Brace yourself, as we enter the 2014 mid-term election cycle, for the larger impact political advertising will have on local media markets. Now that those high-profile court cases have removed many restrictions on spending, there will be no shortage of deep-pocketed advertisers fighting it out for media inventory this year.
“How bad can it be?” you may be thinking. “After all, it’s not a presidential election year.” Expect a crowd. A big crowd.
There will be U.S. Senate races in 33 states. If it’s an open race, both parties will be selecting a candidate during the primary – creating more competition for inventory. As usual, all 435 Congressional seats will also be in play. And there will be gubernatorial elections in 38 states, many coinciding with Senate races.
To complicate matters further, nearly 60% of all funding is coming from out-of-state sources. Case in point: Senate Minority Leader Mitch McConnell’s (R-TN) battle to neutralize Tea Party attacks during the primary drew over $10 million of out-of-state money.
What’s more, Harmelin’s Media’s analysis of TV data from Kantar Media shows that political advertising accounts for nearly 50% of all spot expenditures in the final weeks of an election.
All of which indicates that media buyers and clients can expect serious challenges once the mudslinging begins:
What can we do to mitigate the effect of political spending on spot TV? Here are some practical ways to lessen the impact.
Monitor political activity in your clients’ markets
Become an expert on the political contests in markets where your clients advertise. Races for federal, state and local elections – as well as state/local ballot initiatives – can influence a market’s value and boost rates. Heavy political spends due to exorbitant prices or a lack of target rating points may make some markets unsupportable.
Consider avoiding political season
Whether it means taking a hiatus, or moving to positions before or after campaigns end, spot TV schedules should run only in the final two weeks of an election, and only if messaging or promotion is essential during that time. Of course, before and after that window is where you may find everyone else. So arrive early.
The three news dayparts (Early Morning/Evening/Late Night) will be most heavily affected by political spending. Adjust your daypart mixes – especially in the final three to four weeks prior to an election – by reducing or eliminating spending and TRPs in news. Do that not only to avoid rate increases, but also because nearly one in two spots will be a political ad. Why place clients in the middle of that clutter, or expose them to an environment that can negatively impact an ad’s effectiveness?
Whenever possible, purchase spot TV early to manage rate increases and maintain planned schedules. Long-term planning and buying can help you get ahead of politicals, and may lessen rate increases, that will certainly be accelerating.
But plan to be pre-empted
We hate to contradict what we just said, but in season candidates and issue advertisers get preference over all others – regardless of how far in advance a schedule was booked. Thus, advertisers and their agencies should be prepared to manage pre-empt notices, have a plan in place for identifying acceptable makegoods, and allow for spots to air outside originally intended on-air weeks.
Beware of major events
NFL season, college football season and MLB post-season all occur during the key weeks leading up to the general election. Which makes them prized targets for candidates and issue advertisers chasing a broad male audience. That’s especially true when the teams are playing in key battleground states.

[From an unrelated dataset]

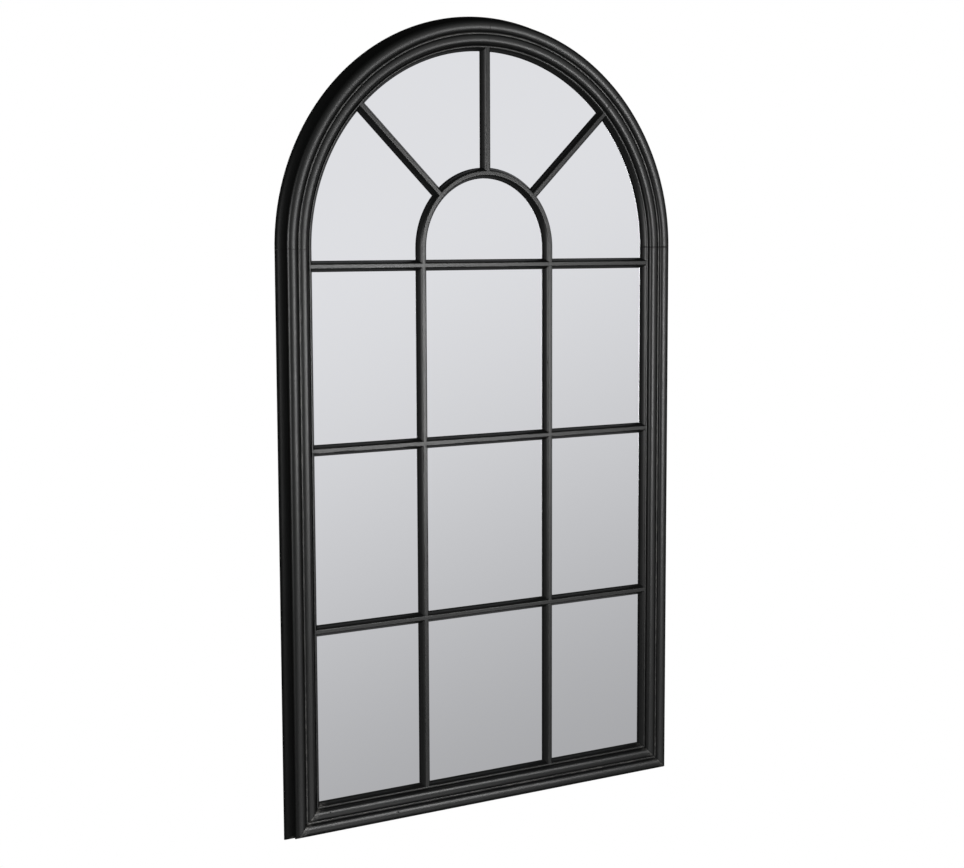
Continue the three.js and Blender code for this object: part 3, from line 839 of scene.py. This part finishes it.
@finish("black_paint_finish")
def paint_material(steps, place, colours):
    """Satin black paint over wood: brushed grain, specks, pits and edges rubbed thin, with painted
    shade darkening its grooves, pits and the wood beside the glass, and painted glints among the scuffs
    at the mitres.
    """
    grain = steps.value("ShaderNodeAttribute", "Vector", attribute_name="grain")
    arris, hollow, joint, rub = (
        steps.value("ShaderNodeAttribute", "Fac", attribute_name=name)
        for name in ("arris", "hollow", "joint", "rub")
    )
    brushed = steps.noise(grain, BRUSH_MARKS, 4.0, 0.62)
    specks = steps.noise(grain, SPECKS, 3.0, 0.7)
    patches = steps.noise(grain, PATCHES, 2.0)

    inputs = {"Vector": steps.stretch(grain, PIT_CELLS), "Scale": 1.0}
    cells = steps.add("ShaderNodeTexVoronoi", inputs).outputs
    chosen = steps.ramp(steps.split(Value(steps, cells["Color"]))[0], 0.93, 0.95)
    near = steps.ramp(Value(steps, cells["Distance"]), 0.05, 0.11, 1.0, 0.0)
    dents = [spot(steps, place, *dent) for dent in DENTS]
    x, z, radius = NAIL_HOLE
    filler = spot(steps, place, x, z, radius)
    rim = spot(steps, place, x, z, radius * RIM_REACH) - filler
    # Pits, dents and the sunk rim round the filled hole: besides their bump, the paint in them is
    # darkened as painted shade
    pits = steps.most(chosen * near, *dents, rim)

    rubbed = steps.ramp(steps.noise(grain, 55.0, 4.0, 0.7), 0.42, 0.72)
    thin = steps.ramp(specks, 0.55, 0.8) * 0.15
    scuffs = steps.ramp(steps.noise(grain, 260.0, 3.0, 0.7), 0.40, 0.66)
    worn = steps.most(arris * rubbed, thin, filler * 0.9)
    # Painted shade: grooves, hollow corners, the wood beside the glass, pits and dents go near black;
    # joint lines are dark joints in the paint
    shade_and_joints = steps.most(pits, hollow, steps.ramp(joint, 0.10, 0.40))
    base = steps.blend(worn, colours.paint, colours.paint_worn)
    # Near the mitres, scuffs lighten the paint towards a pale colour that is partly scuffed paint and
    # partly a painted glint
    base = steps.blend(rub * scuffs, base, colours.paint_scuff_glint)
    dull_specks = steps.ramp(specks, 0.40, 0.62)
    height = brushed + specks * 0.35 - pits * 2.0
    return {
        "Base Color": steps.blend(shade_and_joints, base, SHADE_AND_JOINT_BLACK),
        "Roughness": brushed * 0.12 + 0.23 + patches * 0.06 + dull_specks * 0.07 + shade_and_joints * 0.55,
        "Specular IOR Level": 0.32,
        "Normal": steps.bump(height, 0.07 * MM, 0.6),
    }


@finish("silvered_glass")
def mirror_material(steps, place, colours):
    """Silvered glass, faintly uneven."""
    float_lines = steps.noise(place, 2.5, 0.0)
    return {
        "Base Color": colours.silver,
        "Metallic": 1.0,
        "Roughness": 0.0,
        "Normal": steps.bump(float_lines, 0.02 * MM, 0.2),
    }


@finish("hardboard")
def board_material(steps, place, colours):
    """Smooth brown hardboard with pale fibres and a few stains."""
    fibres = steps.noise(place, 700.0, 6.0, 0.75)
    strands = steps.noise(place, HARDBOARD_STRANDS, 4.0, 0.7)
    stains = steps.ramp(steps.noise(place, 9.0, 3.0), 0.35, 0.7) * 0.28
    base = steps.blend(steps.ramp(strands, 0.52, 0.74), colours.board, colours.board_fibre)
    return {
        "Base Color": steps.blend(stains, base, BOARD_STAIN),
        "Roughness": fibres * 0.25 + 0.6,
        "Normal": steps.bump(fibres + strands * 0.6, 0.15 * MM, 0.5),
    }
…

There is life beyond spot TV and there are ways to buy around the political spending logjam. If necessity is the mother of invention, now would be an excellent time to be inventive in diverting spends from traditional TV campaigns to alternate channels.
Digital--While some options with hyper-local targeting capabilities, such as Pandora and Facebook, will attract serious political ad dollars, broader targeting platforms, such as display and video ad networks, paid search and the like will not. Shifting from TV to online video may help increase reach while also placing ads in a less crowded environment.
Radio--Although radio does account for 14% of all political ad spending, there’s less stress on inventory in radio than in television.
Print--Only five percent of political ad spending is attributable to print media. And yet, among some consumer segments, newspaper readership may be more attentive during an election cycle as voters turn to editorials and reporting for guidance.
Lifestyle/Creative Messaging--Offering an alternative experience will be a breather from the political frenzy. Developing events or viral marketing campaigns that disassociate a brand from the political discourse can be an opportunity to connect with politics-weary consumers.